== JOB ==
Copy out all of the data below with no alterations.
----- GIVEN DATA -----
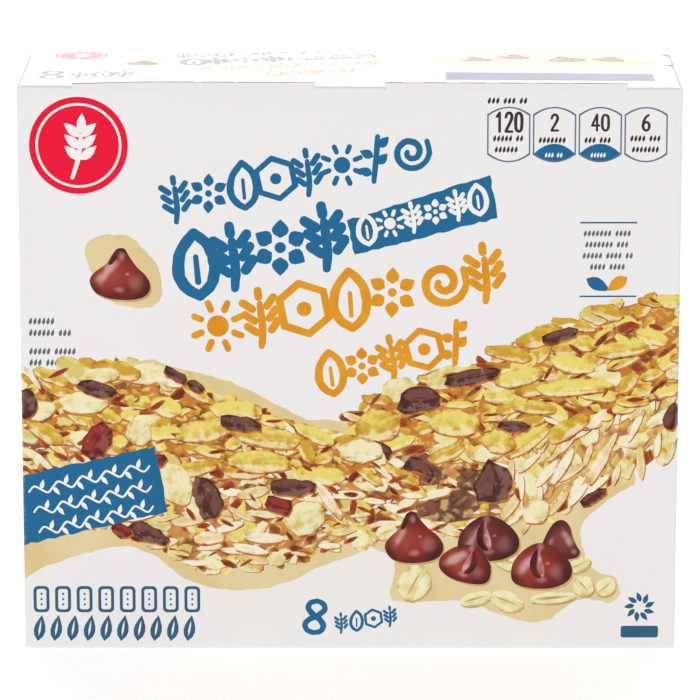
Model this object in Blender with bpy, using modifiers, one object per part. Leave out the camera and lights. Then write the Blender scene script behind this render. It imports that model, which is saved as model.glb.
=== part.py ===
"""Granola bar carton: a shut, glued paperboard pack, modelled as one closed solid.

The carton stands on its flat bottom, centred on the origin. Its front panel faces -Y,
its closed ends face -X and +X, and +Z is up. Units are metres.
"""
import bmesh
import bpy
from math import pi, sin, sqrt
from mathutils import Matrix, Vector

MM = 0.001

# Outside size, measured between the creases.
WIDTH = 160.0 * MM
DEPTH = 51.0 * MM
HEIGHT = 140.7 * MM

# The folding board.
BOARD = 0.45 * MM                  # thickness
CREASE_RADIUS = 0.8 * MM           # outside radius of every fold
CREASE_SEGMENTS = 3

# How far each glued-up panel swells past the plane of its creases.
FACE_SWELL = 0.6 * MM              # front and back
END_SWELL = 0.3 * MM
TOP_SWELL = 0.5 * MM
PANEL_CUTS = 11                    # rows of points that carry the swell
FRONT_EDGE_DROP = 0.5 * MM         # the top's front crease settles this much to the right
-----
== EXERCISE SOLUTION ==
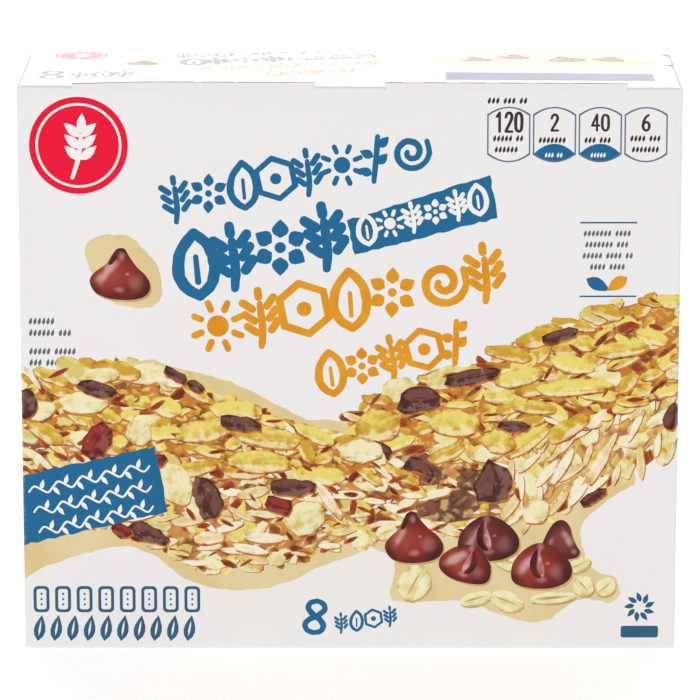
Model this object in Blender with bpy, using modifiers, one object per part. Leave out the camera and lights. Then write the Blender scene script behind this render. It imports that model, which is saved as model.glb.
=== part.py ===
"""Granola bar carton: a shut, glued paperboard pack, modelled as one closed solid.

The carton stands on its flat bottom, centred on the origin. Its front panel faces -Y,
its closed ends face -X and +X, and +Z is up. Units are metres.
"""
import bmesh
import bpy
from math import pi, sin, sqrt
from mathutils import Matrix, Vector

MM = 0.001

# Outside size, measured between the creases.
WIDTH = 160.0 * MM
DEPTH = 51.0 * MM
HEIGHT = 140.7 * MM

# The folding board.
BOARD = 0.45 * MM                  # thickness
CREASE_RADIUS = 0.8 * MM           # outside radius of every fold
CREASE_SEGMENTS = 3

# How far each glued-up panel swells past the plane of its creases.
FACE_SWELL = 0.6 * MM              # front and back
END_SWELL = 0.3 * MM
TOP_SWELL = 0.5 * MM
PANEL_CUTS = 11                    # rows of points that carry the swell
FRONT_EDGE_DROP = 0.5 * MM         # the top's front crease settles this much to the right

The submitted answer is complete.